Szabo's first major international event was the 1983 European Championships in Goteborg. There she won gold on floor and uneven bars, silver on vault and bronze (tie) all around. At the 1983 World Championships she placed third all around after Olga Mostepanova and Natalia Yurchenko. In this event she scored two perfect tens, one on floor and one on vault. In addition to her all around bronze she won gold on floor and silver on vault and uneven bars. She did not qualify for the beam finals. She also contributed heavily to the team silver medal by scoring perfect tens on floor and uneven bars in the team optional.

A strong all-arounder with artistic sensibilities, Szabo had a clean form in execution and was rewarded 17 scores of perfect ten between 1983 and 1984. Her skills included a tucked backward salto with a full twist on beam (e.g. 1982 Ennia Cup). On floor she performed difficult passes such as 1½ twist back salto to 1½ twist back salto, punch front or 1½ twist back salto to 1½ twist back salto, salto forward 1/2, punch front. She also mounted floor exercise with a double back flip with a full twist in a piked position. At the 1983 Worlds and 1984 Olympic Games Event Finals she also dismounted with a double back flip with a full twist in a tuck position which was unheard of. Most gymnasts at the time did not even mount with this move. This cemented the Olympic title in the Floor Exercise for her in which she received a perfect 10.0 for the exercise beating both Julianne McNamara and Mary Lou Retton for the Gold medal.


In response to the American-led boycott of the 1980 Summer Olympics in Moscow, 14 Eastern Bloc countries and allies including the Soviet Union, Cuba and East Germany (but not Romania) boycotted the Games. In the absence of the Soviet competitors, Szabo entered the competition as the favourite. Even with the Soviets competing, Szabo would have been a strong contender. While preparing for the Olympics, Szabo scored a perfect 40.0 for her compulsory exercises at a dual meet held in Czechoslovakia. During the team section of the Olympic Games Szabo performed strongly, leading her team to their first Olympic title and qualifying second into the all-around (mainly due to a fall on bars in the team finals) and into three of the four event finals (vault, beam, and floor).

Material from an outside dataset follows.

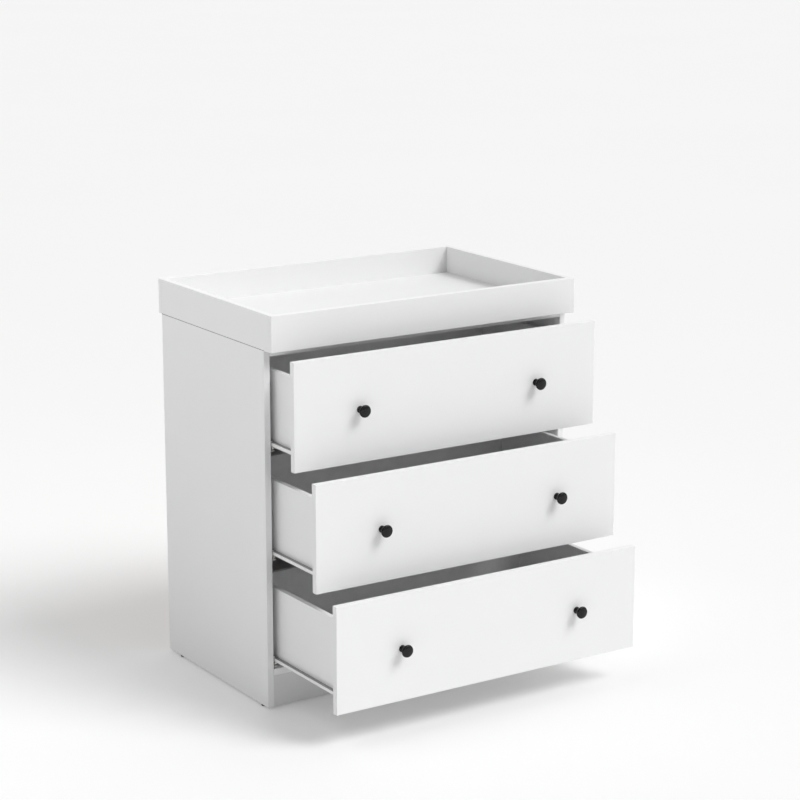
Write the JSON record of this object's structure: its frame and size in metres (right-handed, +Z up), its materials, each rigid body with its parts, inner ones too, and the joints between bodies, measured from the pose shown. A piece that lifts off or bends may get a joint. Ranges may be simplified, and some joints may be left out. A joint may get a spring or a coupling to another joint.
{
  "type": "changing table",
  "caption": "White changing table: a cabinet of drawers on roller runners with black mushroom knobs, and a shallow walled tray on top for the changing mat.",
  "frame": {"origin": "on the floor, under the middle of the outline with the drawers drawn out as at rest", "axes": "+Z up, +X to the right seen from the front, drawers open towards -Y"},
  "size_m": [0.8, 0.788, 0.892],
  "materials": {
    "white_board": "white melamine foil on chipboard, satin, edges banded",
    "drawer_lining": "thin hardboard with a pale linen-look foil inside the drawer",
    "hardboard": "bare hardboard, smooth brown face",
    "black_knob": "black lacquered metal, satin to gloss",
    "zinc_steel": "bright zinc plate",
    "coated_steel": "white epoxy coat on folded steel sheet",
    "nylon": "moulded nylon, satin",
    "glide_plastic": "dark moulded plastic glide with its nail"
  },
  "bodies": {
    "cabinet": {"left_side_panel": "white_board", "right_side_panel": "white_board", "top_panel": "white_board", "base_panel": "white_board", "plinth_board": "white_board", "rear_plinth_board": "white_board", "back_panel": "hardboard", "glides": "glide_plastic", "cam_locks": "zinc_steel", "cam_bolts": "zinc_steel", "wall_bracket": "zinc_steel", "wall_bracket_screws": "zinc_steel", "tray_front_wall": "white_board", "tray_back_wall": "white_board", "tray_left_wall": "white_board", "tray_right_wall": "white_board", "tray_floor": "white_board", "tray_screws": "zinc_steel", "lower_left_cabinet_runner": "coated_steel", "lower_right_cabinet_runner": "coated_steel", "middle_left_cabinet_runner": "coated_steel", "middle_right_cabinet_runner": "coated_steel", "upper_left_cabinet_runner": "coated_steel", "upper_right_cabinet_runner": "coated_steel"},
    "lower_drawer": {"lower_drawer_front": "white_board", "lower_left_drawer_side": "white_board", "lower_right_drawer_side": "white_board", "lower_drawer_back": "white_board", "lower_drawer_bottom": "drawer_lining", "lower_left_knob": "black_knob", "lower_right_knob": "black_knob", "lower_knob_screws": "zinc_steel", "lower_left_drawer_runner": "coated_steel", "lower_right_drawer_runner": "coated_steel"},
    "middle_drawer": {"middle_drawer_front": "white_board", "middle_left_drawer_side": "white_board", "middle_right_drawer_side": "white_board", "middle_drawer_back": "white_board", "middle_drawer_bottom": "drawer_lining", "middle_left_knob": "black_knob", "middle_right_knob": "black_knob", "middle_knob_screws": "zinc_steel", "middle_left_drawer_runner": "coated_steel", "middle_right_drawer_runner": "coated_steel"},
    "upper_drawer": {"upper_drawer_front": "white_board", "upper_left_drawer_side": "white_board", "upper_right_drawer_side": "white_board", "upper_drawer_back": "white_board", "upper_drawer_bottom": "drawer_lining", "upper_left_knob": "black_knob", "upper_right_knob": "black_knob", "upper_knob_screws": "zinc_steel", "upper_left_drawer_runner": "coated_steel", "upper_right_drawer_runner": "coated_steel"},
    "lower_front_roller_pair": {"lower_front_rollers": "nylon"},
    "lower_rear_roller_pair": {"lower_rear_rollers": "nylon"},
    "middle_front_roller_pair": {"middle_front_rollers": "nylon"},
    "middle_rear_roller_pair": {"middle_rear_rollers": "nylon"},
    "upper_front_roller_pair": {"upper_front_rollers": "nylon"},
    "upper_rear_roller_pair": {"upper_rear_rollers": "nylon"}
  },
  "joints": [
    {"name": "lower_drawer_slide", "type": "slide", "parent": "cabinet", "child": "lower_drawer", "axis": [0, -1, 0], "range_m": [-0.2665, 0.042]},
    {"name": "lower_front_roller_spin", "type": "hinge", "parent": "cabinet", "child": "lower_front_roller_pair", "pos_m": [0, -0.074, 0.10675], "axis": [1, 0, 0], "range_deg": [-1799, 286]},
    {"name": "lower_rear_roller_spin", "type": "hinge", "parent": "lower_drawer", "child": "lower_rear_roller_pair", "pos_m": [0, 0.026, 0.10605], "axis": [1, 0, 0], "range_deg": [-1799, 286]},
    {"name": "middle_drawer_slide", "type": "slide", "parent": "cabinet", "child": "middle_drawer", "axis": [0, -1, 0], "range_m": [-0.1865, 0.122]},
    {"name": "middle_front_roller_spin", "type": "hinge", "parent": "cabinet", "child": "middle_front_roller_pair", "pos_m": [0, -0.074, 0.35175], "axis": [1, 0, 0], "range_deg": [-1260, 825]},
    {"name": "middle_rear_roller_spin", "type": "hinge", "parent": "middle_drawer", "child": "middle_rear_roller_pair", "pos_m": [0, 0.106, 0.35105], "axis": [1, 0, 0], "range_deg": [-1260, 825]},
    {"name": "upper_drawer_slide", "type": "slide", "parent": "cabinet", "child": "upper_drawer", "axis": [0, -1, 0], "range_m": [-0.1015, 0.207]},
    {"name": "upper_front_roller_spin", "type": "hinge", "parent": "cabinet", "child": "upper_front_roller_pair", "pos_m": [0, -0.074, 0.59675], "axis": [1, 0, 0], "range_deg": [-687, 1398]},
    {"name": "upper_rear_roller_spin", "type": "hinge", "parent": "upper_drawer", "child": "upper_rear_roller_pair", "pos_m": [0, 0.191, 0.59605], "axis": [1, 0, 0], "range_deg": [-687, 1398]}
  ],
  "couplings": [
    {"joint": "lower_front_roller_spin", "follows": "lower_drawer_slide", "rad_per_m": 117.65},
    {"joint": "lower_rear_roller_spin", "follows": "lower_drawer_slide", "rad_per_m": 117.65},
    {"joint": "middle_front_roller_spin", "follows": "middle_drawer_slide", "rad_per_m": 117.65},
    {"joint": "middle_rear_roller_spin", "follows": "middle_drawer_slide", "rad_per_m": 117.65},
    {"joint": "upper_front_roller_spin", "follows": "upper_drawer_slide", "rad_per_m": 117.65},
    {"joint": "upper_rear_roller_spin", "follows": "upper_drawer_slide", "rad_per_m": 117.65}
  ]
}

Szabo was a heavy favorite to win to the all-around title and was dubbed "the next Nadia", after Nadia Comăneci. In the all-around competition, however, she lost the title by .05 to Mary Lou Retton and received the silver medal. Despite the second-place finish, she posted the highest cumulative score, which would have given her the title if the competition was held under the New Life rule. However, she had a strong comeback in the event finals, winning three gold medals on the three event finals she had qualified for; vault, beam and floor. Despite personal disappointment for not winning the all-around title, Szabo returned home to Romania a heroine. Later that year, she was elected the most successful athlete of the year in Romania.


An ethnic Hungarian from Transylvania, she was named Katalin, which was later changed to Ecaterina by the Communists to try to hide her Hungarian background. Szabo's first language is Hungarian; she learned to speak Romanian only after she started going to gymnastics lessons. She started gymnastics in 1973 at the Gymnastics School in Oneşti with coaches Maria Cosma and Mihai Agoston. Later she trained with Márta and Béla Károlyi. After the Károlyis' defection to the United States in 1981, she was coached by Adrian Goreac, Adrian Stan and Maria Cosma at Cetate Deva. She enjoyed tremendous success as a junior. Szabo became the first gymnast to win two Junior European all-around titles, competing against Lavinia Agache and Natalia Ilienko (in 1980) and Olga Mostepanova and Yelena Shushunova (in 1982). Individually, in 1980 she won gold on vault, beam and floor and placed fourth on uneven bars and in 1982 she won gold on vault and floor, silver on uneven bars and placed fourth on balance beam.


Ecaterina Szabo (Hungarian: Szabó Katalin, Hungarian pronunciation: [ˈsɒboː ˈkɒtɒlin] ; born 22 January 1967) is a former Romanian artistic gymnast who won 20 Olympic, world and continental medals.